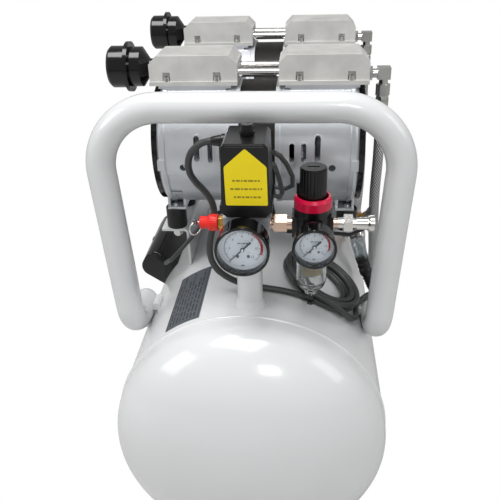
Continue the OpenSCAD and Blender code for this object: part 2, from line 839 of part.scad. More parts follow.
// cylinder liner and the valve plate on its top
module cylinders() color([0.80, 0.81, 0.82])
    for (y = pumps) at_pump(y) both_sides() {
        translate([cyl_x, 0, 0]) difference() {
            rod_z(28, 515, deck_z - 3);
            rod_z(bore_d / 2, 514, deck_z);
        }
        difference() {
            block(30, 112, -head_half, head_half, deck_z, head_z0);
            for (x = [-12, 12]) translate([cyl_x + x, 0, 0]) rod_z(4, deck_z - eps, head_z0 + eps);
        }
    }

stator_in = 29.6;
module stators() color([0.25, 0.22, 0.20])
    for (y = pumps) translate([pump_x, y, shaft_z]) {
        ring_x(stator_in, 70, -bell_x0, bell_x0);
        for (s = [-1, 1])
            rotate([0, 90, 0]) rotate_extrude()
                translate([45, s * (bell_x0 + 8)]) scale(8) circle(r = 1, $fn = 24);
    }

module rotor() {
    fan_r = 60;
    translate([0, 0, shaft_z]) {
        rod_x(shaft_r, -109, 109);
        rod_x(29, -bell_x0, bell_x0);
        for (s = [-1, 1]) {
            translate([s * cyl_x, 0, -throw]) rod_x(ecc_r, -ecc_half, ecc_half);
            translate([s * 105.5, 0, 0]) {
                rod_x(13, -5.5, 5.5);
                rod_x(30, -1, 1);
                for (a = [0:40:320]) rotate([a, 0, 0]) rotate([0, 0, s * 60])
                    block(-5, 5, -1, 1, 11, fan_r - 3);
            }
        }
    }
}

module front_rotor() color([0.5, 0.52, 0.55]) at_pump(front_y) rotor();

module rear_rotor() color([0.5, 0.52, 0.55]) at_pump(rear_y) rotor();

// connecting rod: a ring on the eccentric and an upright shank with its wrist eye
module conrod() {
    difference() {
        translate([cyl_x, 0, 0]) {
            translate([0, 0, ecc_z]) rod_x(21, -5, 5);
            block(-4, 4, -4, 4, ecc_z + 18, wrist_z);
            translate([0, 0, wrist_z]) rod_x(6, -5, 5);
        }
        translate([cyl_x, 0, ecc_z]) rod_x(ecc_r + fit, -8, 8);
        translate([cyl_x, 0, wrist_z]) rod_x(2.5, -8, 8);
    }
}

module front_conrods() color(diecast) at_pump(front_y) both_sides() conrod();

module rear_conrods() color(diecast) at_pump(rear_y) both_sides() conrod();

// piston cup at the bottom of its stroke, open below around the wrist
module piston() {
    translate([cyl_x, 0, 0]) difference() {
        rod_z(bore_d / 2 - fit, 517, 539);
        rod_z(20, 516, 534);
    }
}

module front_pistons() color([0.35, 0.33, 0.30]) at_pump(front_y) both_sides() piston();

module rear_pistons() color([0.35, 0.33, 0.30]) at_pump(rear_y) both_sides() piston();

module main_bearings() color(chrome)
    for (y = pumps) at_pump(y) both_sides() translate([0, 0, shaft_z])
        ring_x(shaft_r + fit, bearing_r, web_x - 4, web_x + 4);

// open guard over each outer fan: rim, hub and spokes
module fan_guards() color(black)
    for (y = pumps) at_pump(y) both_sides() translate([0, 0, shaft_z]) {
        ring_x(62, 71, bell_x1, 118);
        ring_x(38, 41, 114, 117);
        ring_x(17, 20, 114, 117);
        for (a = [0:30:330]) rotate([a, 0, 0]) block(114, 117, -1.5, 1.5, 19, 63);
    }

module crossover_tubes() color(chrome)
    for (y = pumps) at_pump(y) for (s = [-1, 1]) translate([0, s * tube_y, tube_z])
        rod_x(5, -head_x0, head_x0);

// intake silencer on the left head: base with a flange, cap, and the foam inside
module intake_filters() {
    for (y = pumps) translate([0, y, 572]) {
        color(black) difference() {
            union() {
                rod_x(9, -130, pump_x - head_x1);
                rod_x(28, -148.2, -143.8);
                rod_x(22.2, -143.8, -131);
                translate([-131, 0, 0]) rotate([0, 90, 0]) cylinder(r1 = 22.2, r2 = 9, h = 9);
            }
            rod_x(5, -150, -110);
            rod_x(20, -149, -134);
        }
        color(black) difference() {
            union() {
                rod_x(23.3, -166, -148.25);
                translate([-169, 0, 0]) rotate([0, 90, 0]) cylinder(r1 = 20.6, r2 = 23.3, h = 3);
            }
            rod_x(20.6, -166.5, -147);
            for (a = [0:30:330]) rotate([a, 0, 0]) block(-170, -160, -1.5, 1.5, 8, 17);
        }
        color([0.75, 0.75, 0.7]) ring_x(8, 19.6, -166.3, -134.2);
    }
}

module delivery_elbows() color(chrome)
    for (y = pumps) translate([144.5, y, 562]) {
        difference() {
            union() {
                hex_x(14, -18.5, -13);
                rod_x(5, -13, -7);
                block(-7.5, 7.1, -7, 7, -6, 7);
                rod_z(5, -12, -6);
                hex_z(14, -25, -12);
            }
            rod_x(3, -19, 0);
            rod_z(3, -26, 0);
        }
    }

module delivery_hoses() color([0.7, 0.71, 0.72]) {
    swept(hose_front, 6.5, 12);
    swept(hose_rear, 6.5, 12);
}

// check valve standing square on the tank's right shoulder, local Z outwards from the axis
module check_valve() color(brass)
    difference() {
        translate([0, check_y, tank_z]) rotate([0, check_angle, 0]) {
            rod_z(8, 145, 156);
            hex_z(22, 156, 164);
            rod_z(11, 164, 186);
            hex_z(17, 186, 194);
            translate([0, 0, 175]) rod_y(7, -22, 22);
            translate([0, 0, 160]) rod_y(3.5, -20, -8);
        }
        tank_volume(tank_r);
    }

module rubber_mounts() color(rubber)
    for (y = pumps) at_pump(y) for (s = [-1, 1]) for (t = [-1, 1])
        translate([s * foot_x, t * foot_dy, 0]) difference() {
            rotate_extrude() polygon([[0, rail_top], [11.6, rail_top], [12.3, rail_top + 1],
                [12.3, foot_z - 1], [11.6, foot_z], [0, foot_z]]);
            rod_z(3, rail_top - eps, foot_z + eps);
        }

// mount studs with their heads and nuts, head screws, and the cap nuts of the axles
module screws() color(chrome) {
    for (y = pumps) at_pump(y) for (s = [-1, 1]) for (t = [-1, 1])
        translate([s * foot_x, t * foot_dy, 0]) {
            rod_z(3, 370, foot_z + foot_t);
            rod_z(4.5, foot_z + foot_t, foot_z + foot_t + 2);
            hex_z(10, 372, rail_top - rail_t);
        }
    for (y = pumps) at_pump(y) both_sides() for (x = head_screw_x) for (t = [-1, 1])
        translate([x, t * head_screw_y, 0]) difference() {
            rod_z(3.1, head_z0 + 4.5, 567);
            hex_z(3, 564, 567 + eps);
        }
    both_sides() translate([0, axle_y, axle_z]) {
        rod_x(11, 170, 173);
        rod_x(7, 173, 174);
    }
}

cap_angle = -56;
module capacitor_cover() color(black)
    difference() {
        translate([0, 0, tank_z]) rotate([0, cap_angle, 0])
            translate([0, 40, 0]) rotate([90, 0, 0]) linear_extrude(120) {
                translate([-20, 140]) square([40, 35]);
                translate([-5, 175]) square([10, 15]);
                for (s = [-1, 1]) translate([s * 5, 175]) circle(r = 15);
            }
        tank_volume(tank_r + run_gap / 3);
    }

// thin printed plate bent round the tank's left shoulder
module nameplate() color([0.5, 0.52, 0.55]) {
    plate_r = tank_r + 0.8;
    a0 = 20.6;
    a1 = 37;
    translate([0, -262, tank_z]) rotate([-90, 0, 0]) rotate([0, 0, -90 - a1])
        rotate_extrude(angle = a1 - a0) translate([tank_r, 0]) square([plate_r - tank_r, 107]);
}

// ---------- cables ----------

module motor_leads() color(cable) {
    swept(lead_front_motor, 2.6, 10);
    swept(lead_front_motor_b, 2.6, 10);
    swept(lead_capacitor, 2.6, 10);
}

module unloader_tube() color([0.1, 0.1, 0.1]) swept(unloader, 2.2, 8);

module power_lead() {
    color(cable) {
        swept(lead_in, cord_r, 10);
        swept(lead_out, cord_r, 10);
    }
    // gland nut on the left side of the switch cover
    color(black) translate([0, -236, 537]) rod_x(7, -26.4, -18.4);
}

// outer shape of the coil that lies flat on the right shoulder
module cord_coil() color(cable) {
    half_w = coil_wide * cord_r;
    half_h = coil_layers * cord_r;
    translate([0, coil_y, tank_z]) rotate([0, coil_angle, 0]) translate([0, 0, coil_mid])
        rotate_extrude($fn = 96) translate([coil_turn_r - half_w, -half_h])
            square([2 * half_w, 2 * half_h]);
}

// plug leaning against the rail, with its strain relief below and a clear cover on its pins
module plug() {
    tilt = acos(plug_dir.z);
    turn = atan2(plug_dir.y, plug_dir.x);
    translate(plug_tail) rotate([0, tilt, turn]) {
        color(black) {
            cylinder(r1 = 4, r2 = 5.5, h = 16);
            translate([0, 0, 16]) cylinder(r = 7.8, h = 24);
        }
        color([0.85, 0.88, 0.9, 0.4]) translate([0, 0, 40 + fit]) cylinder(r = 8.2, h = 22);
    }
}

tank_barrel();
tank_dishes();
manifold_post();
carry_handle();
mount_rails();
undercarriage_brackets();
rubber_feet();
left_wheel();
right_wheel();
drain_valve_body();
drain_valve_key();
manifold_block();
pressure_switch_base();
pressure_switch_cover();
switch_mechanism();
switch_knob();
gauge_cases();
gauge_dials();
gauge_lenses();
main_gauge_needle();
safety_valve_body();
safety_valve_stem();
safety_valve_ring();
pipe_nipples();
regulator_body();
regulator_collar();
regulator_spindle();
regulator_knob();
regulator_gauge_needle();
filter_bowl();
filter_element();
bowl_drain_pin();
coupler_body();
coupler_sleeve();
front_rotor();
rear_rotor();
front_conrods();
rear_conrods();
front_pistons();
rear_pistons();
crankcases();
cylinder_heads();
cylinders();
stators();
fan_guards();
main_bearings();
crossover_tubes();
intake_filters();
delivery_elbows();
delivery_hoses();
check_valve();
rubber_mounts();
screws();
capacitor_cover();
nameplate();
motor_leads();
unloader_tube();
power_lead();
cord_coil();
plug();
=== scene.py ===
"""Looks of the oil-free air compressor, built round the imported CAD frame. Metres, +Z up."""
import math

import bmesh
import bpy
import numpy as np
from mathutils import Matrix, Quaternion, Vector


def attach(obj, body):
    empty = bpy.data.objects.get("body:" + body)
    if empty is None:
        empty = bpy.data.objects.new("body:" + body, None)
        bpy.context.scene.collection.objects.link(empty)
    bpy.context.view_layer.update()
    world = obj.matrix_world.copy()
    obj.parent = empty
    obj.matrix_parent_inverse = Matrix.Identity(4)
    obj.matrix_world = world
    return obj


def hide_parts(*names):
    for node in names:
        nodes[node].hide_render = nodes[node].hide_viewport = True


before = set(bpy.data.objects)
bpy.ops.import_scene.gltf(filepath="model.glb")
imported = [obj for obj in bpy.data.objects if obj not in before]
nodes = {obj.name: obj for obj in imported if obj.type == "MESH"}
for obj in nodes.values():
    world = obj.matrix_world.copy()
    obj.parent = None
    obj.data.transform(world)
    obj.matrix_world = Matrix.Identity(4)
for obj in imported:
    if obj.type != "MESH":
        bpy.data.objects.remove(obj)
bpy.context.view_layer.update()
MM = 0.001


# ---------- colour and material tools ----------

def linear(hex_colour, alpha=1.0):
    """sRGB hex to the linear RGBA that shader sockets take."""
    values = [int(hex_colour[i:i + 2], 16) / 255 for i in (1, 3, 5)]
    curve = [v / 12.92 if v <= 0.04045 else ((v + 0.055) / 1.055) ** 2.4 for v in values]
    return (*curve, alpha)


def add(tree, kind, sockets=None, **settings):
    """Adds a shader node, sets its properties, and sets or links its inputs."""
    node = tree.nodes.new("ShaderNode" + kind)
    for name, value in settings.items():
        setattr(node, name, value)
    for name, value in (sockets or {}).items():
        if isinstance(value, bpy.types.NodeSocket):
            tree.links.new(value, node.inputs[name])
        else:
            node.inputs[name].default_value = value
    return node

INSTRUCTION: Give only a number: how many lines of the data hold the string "names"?

EXPECTED OUTPUT: 2